US, South Korea finishing exercise, watching for North Korean nuke test
By ASHLEY ROWLAND AND YOO KYONG CHANG | STARS AND STRIPES Published: February 5, 2013
SEOUL — A three-day U.S.-South Korean naval exercise that includes an American nuclear-powered submarine is scheduled to end Wednesday as both countries watch apprehensively for signs of a North Korean nuclear test that is believed to be imminent.
An official on South Korea’s Joint Chiefs of Staff said the exercise had been planned for about a year and was not intended to coincide with North Korean threats to conduct a third nuclear test following its successful rocket launch in December.
However, he said maneuvers being rehearsed this week are intended to counteract possible North Korean aggression and are meant to be a show of force to Pyongyang.
Earlier this week, South Korea’s ambassador to the United Nations, Kim Sook, said the nuclear test appears to be “imminent,” citing increased activity at the North’s test site, according to The Associated Press. U.S. Forces Korea said last week that the test “could happen any time without warning.”
The USS San Francisco and the USS Shiloh, a Ticonderoga-class guided-missile cruiser, are participating in the exercise off South Korea’s southeastern coast in the East Sea near Pohang and Uljin, according to an official with South Korea’s Joint Chiefs of Staff.

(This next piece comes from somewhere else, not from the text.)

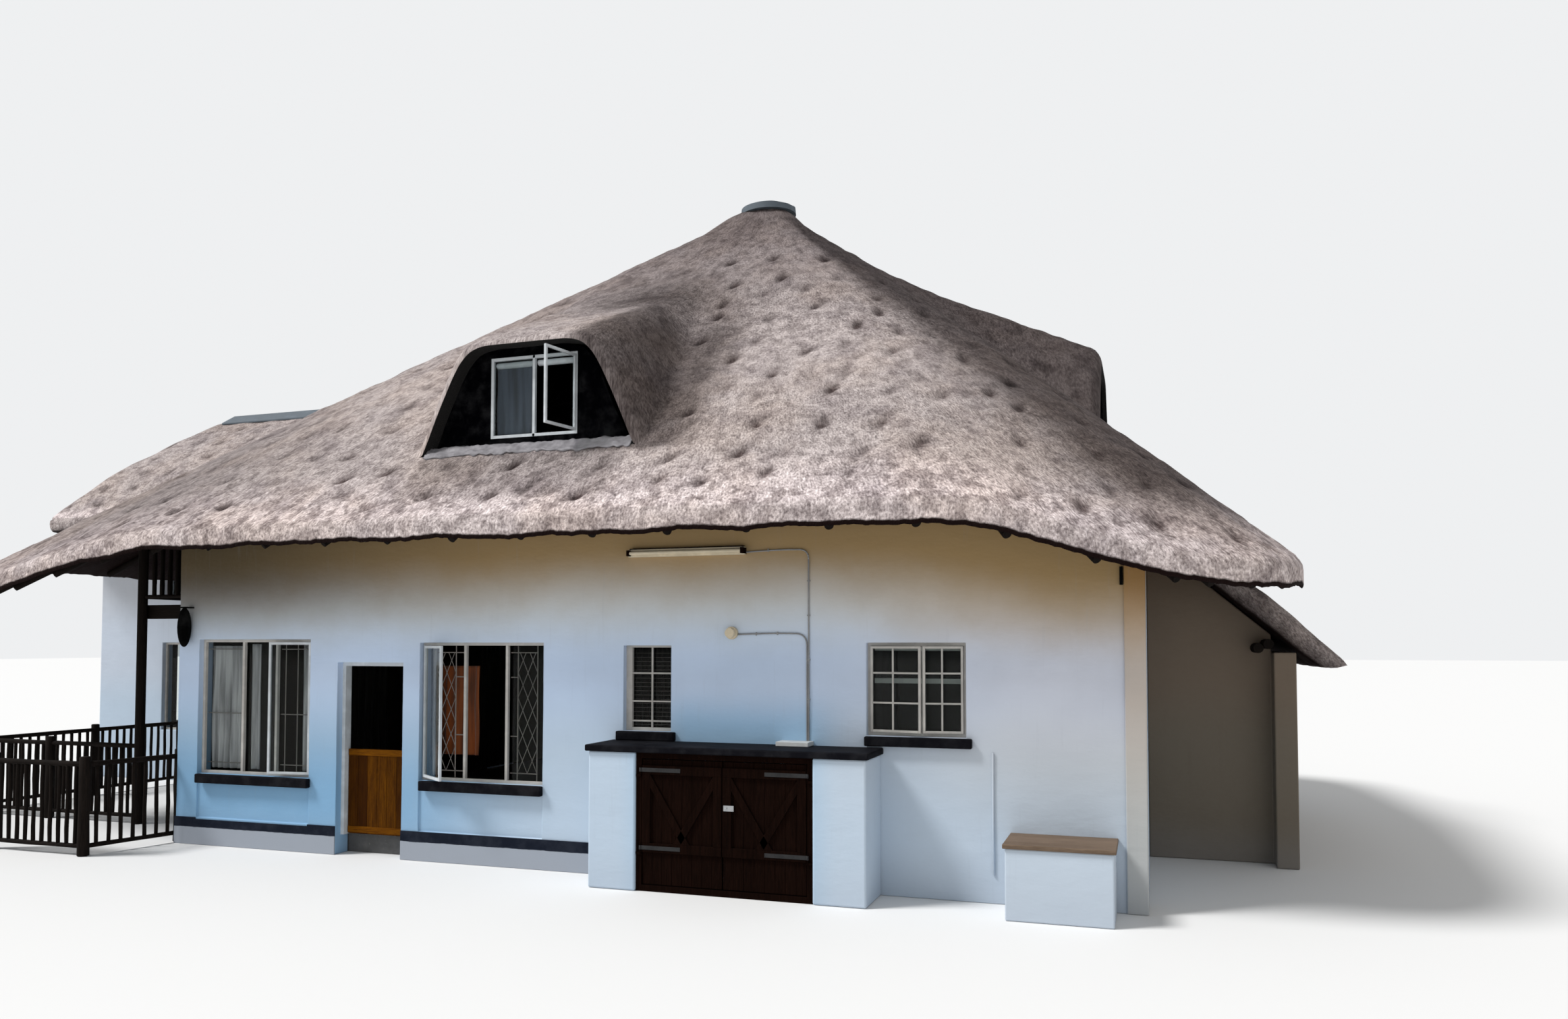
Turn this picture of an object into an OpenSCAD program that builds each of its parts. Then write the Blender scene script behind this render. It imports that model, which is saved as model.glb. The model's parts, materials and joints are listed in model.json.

Approximately 10 South Korean vessels and several hundred military personnel are also involved in the drill, which includes antisubmarine maneuvers, he said.
South Korean and U.S. military officials refused to provide further details, citing security concerns.
North Korea followed missile tests with nuclear tests in 2006 and 2009, despite international condemnation.
USFK commander Gen. James Thurman told a community forum at U.S. Army Garrison Yongsan in Seoul last month that he is worried about another North Korean provocation. He said U.S. forces are “highly vulnerable” following the most recent rocket launch, which the North claims put a satellite into orbit but most experts say was a test of ballistic missile technology.